Elle a ainsi jugé que l’appréciation de la valeur réelle des titres détenus par la SARL dans la SNC devait s’effectuer en fonction de l’évaluation et de la comptabilisation des titres à l’actif du bilan de la société détentrice des titres, c’est-à-dire au regard de la valeur retenue dans les écritures de la SARL, eu égard à son pourcentage de détention de ces titres (CAA Paris, 27 février 2024, n°22PA00232).
La décision du Conseil d’État
Le Conseil d’État se saisit de l’occasion pour expliciter les modalités d’appréciation de la prépondérance immobilière de l’actif d’une société, lorsqu’il est constitué de participations dans d’autres sociétés à prépondérance immobilière :
- Il rappelle d’abord qu’à la lettre du texte (CGI, art. 219, I a sexies-0 bis), le caractère de société à prépondérance immobilière s’apprécie compte-tenu de la « valeur réelle » des éléments de l’actif (notamment des titres détenus dans d’autres sociétés à prépondérance immobilière non cotées) ;
- Pour autant, l’Administration est fondée à retenir la valeur comptable de ces titres…

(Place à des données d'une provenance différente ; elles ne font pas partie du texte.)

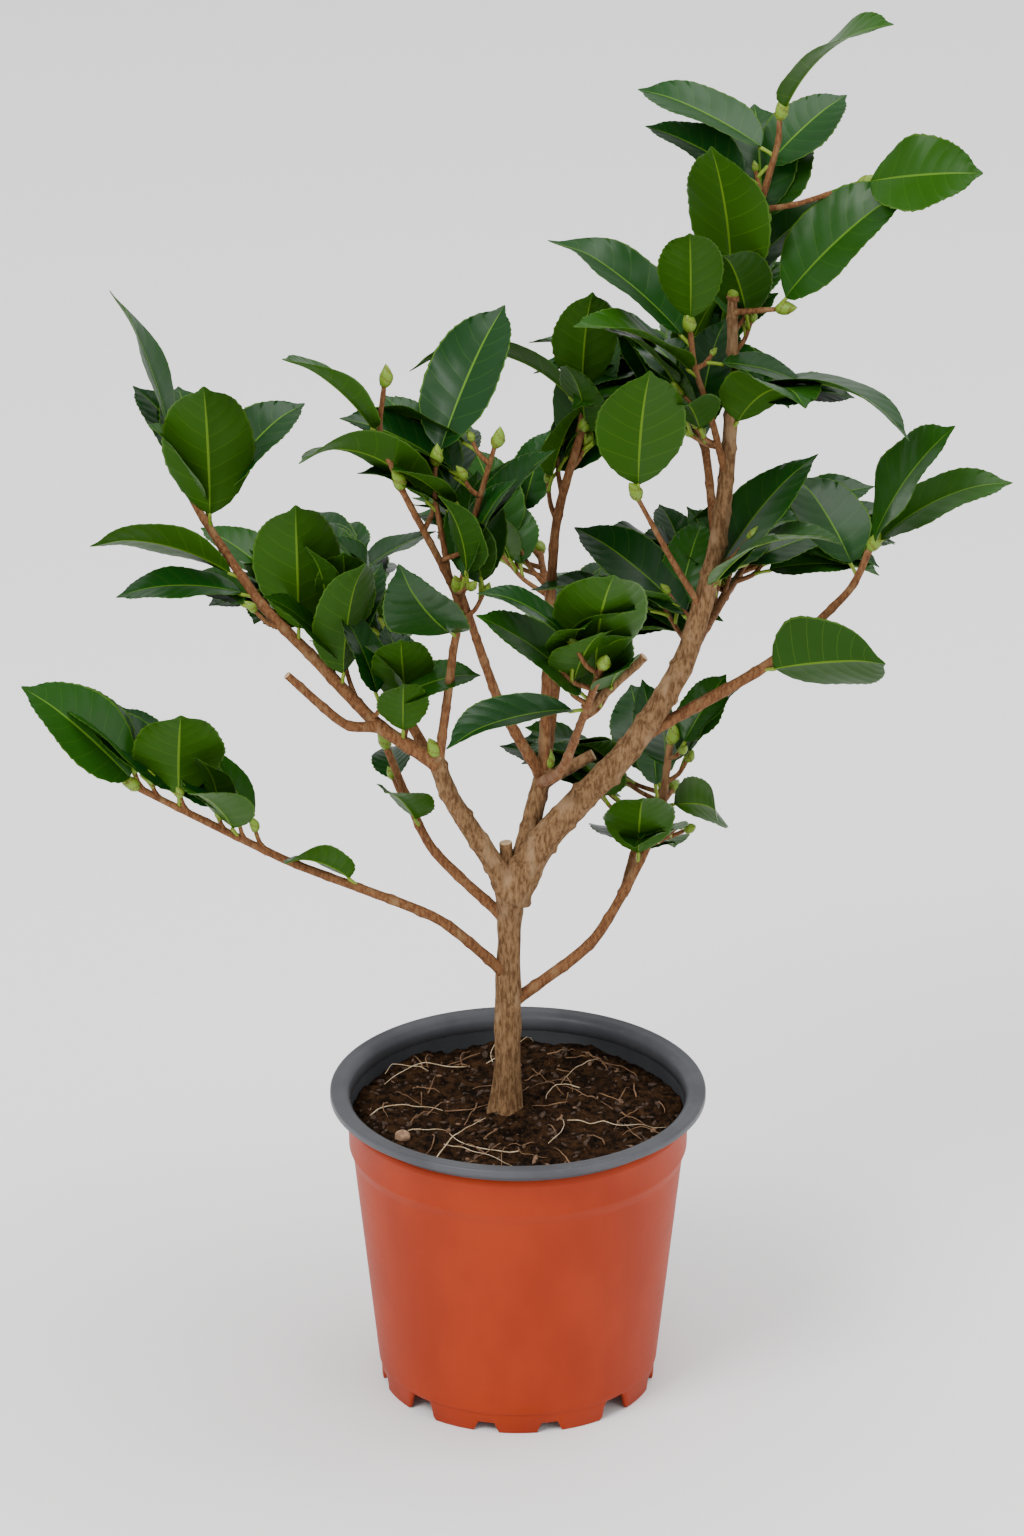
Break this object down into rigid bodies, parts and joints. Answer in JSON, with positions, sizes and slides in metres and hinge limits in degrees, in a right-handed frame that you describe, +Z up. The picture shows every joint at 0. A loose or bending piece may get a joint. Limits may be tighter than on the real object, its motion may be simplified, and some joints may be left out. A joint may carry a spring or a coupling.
{
  "type": "camellia shrub in a nursery pot",
  "caption": "Young camellia shrub with an open, leaning crown of broad glossy leaves on bare forked stems, growing in a round tapered pot with small feet.",
  "frame": {"origin": "on the pot's axis, at the level its feet stand on", "axes": "+Z up, -Y towards the front of the plant, +X to its right"},
  "size_m": [0.4749, 0.3671, 0.737],
  "materials": {
    "terracotta_plastic": "satin moulded plastic",
    "grey_plastic": "satin moulded plastic",
    "soil": "crumbly peat compost",
    "old_bark": "matt brown bark",
    "young_bark": "smooth red-brown bark",
    "foliage": "glossy leaves with matt undersides"
  },
  "bodies": {
    "root": {"back_leaves": "foliage", "back_left_leaves": "foliage", "back_left_limb": "young_bark", "back_limb": "young_bark", "back_low_leaves": "foliage", "back_low_limb": "young_bark", "back_right_leaves": "foliage", "back_right_limb": "young_bark", "back_top_leaves": "foliage", "back_top_limb": "young_bark", "centre_front_leaves": "foliage", "centre_front_stem": "young_bark", "centre_left_leaves": "foliage", "centre_left_stem": "young_bark", "centre_left_top_leaves": "foliage", "centre_low_leaves": "foliage", "centre_top_leaves": "foliage", "centre_top_stem": "young_bark", "crown_leaves": "foliage", "crown_tip_leaves": "foliage", "fork_leaves": "foliage", "inner_left_leaves": "foliage", "inner_left_limb": "young_bark", "inner_middle_leaves": "foliage", "leader": "young_bark", "leader_left_leaves": "foliage", "leader_low_leaves": "foliage", "leader_right_leaves": "foliage", "left_bough": "young_bark", "left_leader": "young_bark", "left_middle_leaves": "foliage", "left_outer_leaves": "foliage", "left_stub": "young_bark", "left_top_leaves": "foliage", "low_left_inner_leaves": "foliage", "low_left_leaves": "foliage", "low_left_limb": "young_bark", "low_left_tip_leaves": "foliage", "low_right_leaves": "foliage", "low_right_limb": "young_bark", "middle_bough": "young_bark", "middle_left_limb": "young_bark", "pot_foot_1": "terracotta_plastic", "pot_foot_2": "terracotta_plastic", "pot_foot_3": "terracotta_plastic", "pot_foot_4": "terracotta_plastic", "pot_rim": "grey_plastic", "pot_wall": "terracotta_plastic", "right_branch": "young_bark", "right_leaves": "foliage", "right_top_leaves": "foliage", "soil": "soil", "trunk": "old_bark"}
  },
  "joints": []
}
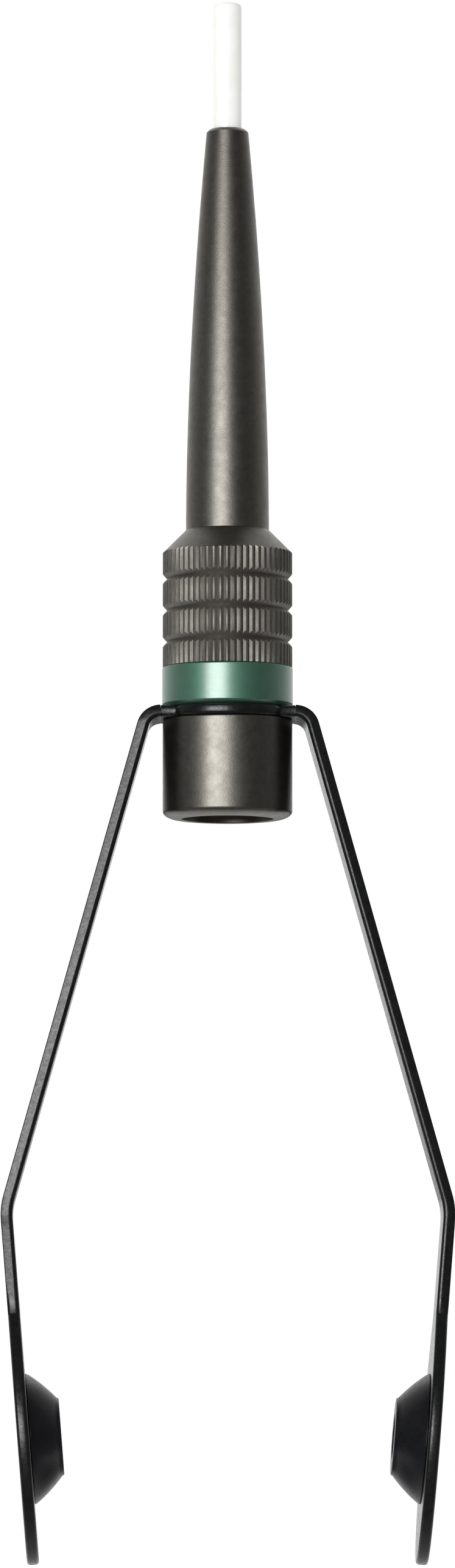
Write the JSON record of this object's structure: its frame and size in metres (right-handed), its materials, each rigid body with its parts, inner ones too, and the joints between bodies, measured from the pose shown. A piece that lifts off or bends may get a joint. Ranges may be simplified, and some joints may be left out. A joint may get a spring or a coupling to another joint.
{
  "type": "fly tying bobbin holder",
  "caption": "Hand tool that holds a thread spool between two sprung arms and feeds the thread through a knurled metal barrel and a white ceramic tube.",
  "frame": {"origin": "centre of the ceramic tube's mouth, where the thread leaves and from which the tool hangs in use", "axes": "+Z out of the tube along the thread, arms spread along X, the width of strip and paddles along Y"},
  "size_m": [0.033, 0.012, 0.115],
  "materials": {
    "white_ceramic": "polished white alumina ceramic",
    "dark_anodised": "turned, bead-blasted and anodised dark grey",
    "green_anodised": "turned and anodised bright green",
    "black_steel": "spring steel with a semi-gloss black coating",
    "rivet_steel": "blackened steel",
    "black_plastic": "satin black acetal"
  },
  "bodies": {
    "holder": {"ceramic_tube": "white_ceramic", "barrel": "dark_anodised", "colour_ring": "green_anodised", "frame_washer": "black_steel", "tail_sleeve": "dark_anodised"},
    "left_arm": {"left_arm": "black_steel", "left_rivet": "rivet_steel"},
    "right_arm": {"right_arm": "black_steel", "right_rivet": "rivet_steel"},
    "left_button": {"left_button": "black_plastic"},
    "right_button": {"right_button": "black_plastic"}
  },
  "joints": [
    {"name": "left_arm_flex", "type": "hinge", "parent": "holder", "child": "left_arm", "pos_m": [-0.00492, 0, -0.05419], "axis": [0, 1, 0], "range_deg": [-3, 6], "stiffness_Nm_per_rad": 0.5},
    {"name": "right_arm_flex", "type": "hinge", "parent": "holder", "child": "right_arm", "pos_m": [0.00492, 0, -0.05419], "axis": [0, -1, 0], "range_deg": [-3, 6], "stiffness_Nm_per_rad": 0.5},
    {"name": "left_button_spin", "type": "hinge", "parent": "left_arm", "child": "left_button", "pos_m": [-0.01482, 0, -0.1059], "axis": [0.9969, 0, 0.0785], "continuous": true},
    {"name": "right_button_spin", "type": "hinge", "parent": "right_arm", "child": "right_button", "pos_m": [0.01482, 0, -0.1059], "axis": [-0.9969, 0, 0.0785], "continuous": true}
  ]
}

- … mais uniquement en l’absence de toute argumentation du contribuable tendant à démontrer que la valeur réelle des éléments d’actif de la société s’écarte de leur valeur comptable.
Il casse ensuite, pour erreur de droit, la décision des juges d’appel, pour n’avoir pas tenu compte des arguments soulevés par la société requérante, tendant à démontrer que la valeur réelle des titres de la SNC s’écartait de la valeur comptable retenue par l’Administration, et renvoie l’affaire pour jugement au fond.
Deux enseignements concernant l’appréciation de la prépondérance immobilière au sens de l’article 219, I a sexies-0 bis du CGI. Un enseignement d’évidence : la prise en compte de la valeur réelle d’un actif immobilier s’impose ainsi que le prévoit la loi. Un second enseignement implicite et fondamental : par ricochet, il est tenu compte de cette valeur réelle, en remontant la chaîne de participation, pour apprécier, dans la holding, la valeur de sa participation à partir de cet actif sous-jacent réévalué, ce qu’ont refusé de faire les juges du fond. La cour de renvoi devra se prononcer sur l’évaluation de la valeur réelle du sous-jacent, y compris en tenant compte des dettes, et en tirer les conséquences dans la holding.
On notera que le Conseil d’État transpose ici une solution déjà retenue pour l’application de la définition de la prépondérance immobilière en matière de plus-values de cession de titres de particuliers (CE, 20 novembre 2002, n°231088).
Dans ses conclusions (suivies), le rapporteur indique, toutefois, que cette solution « ne sera pas mécaniquement transposable à l’ensemble des dispositions fiscales faisant appel à la notion de prépondérance immobilière ». Le rapporteur public soulève ici une question intéressante relative aux référentiels « valeur vénale » et « valeur comptable » à utiliser pour l’application des dispositions du CGI qui n’intègrent aucune précision explicite à cet égard. Bien que la question mérite d’être posée, il semble difficile de pouvoir s’écarter du référentiel « valeur vénale » s’agissant notamment des dispositions de l’article 244 bis A cité comme exemple par le rapporteur public.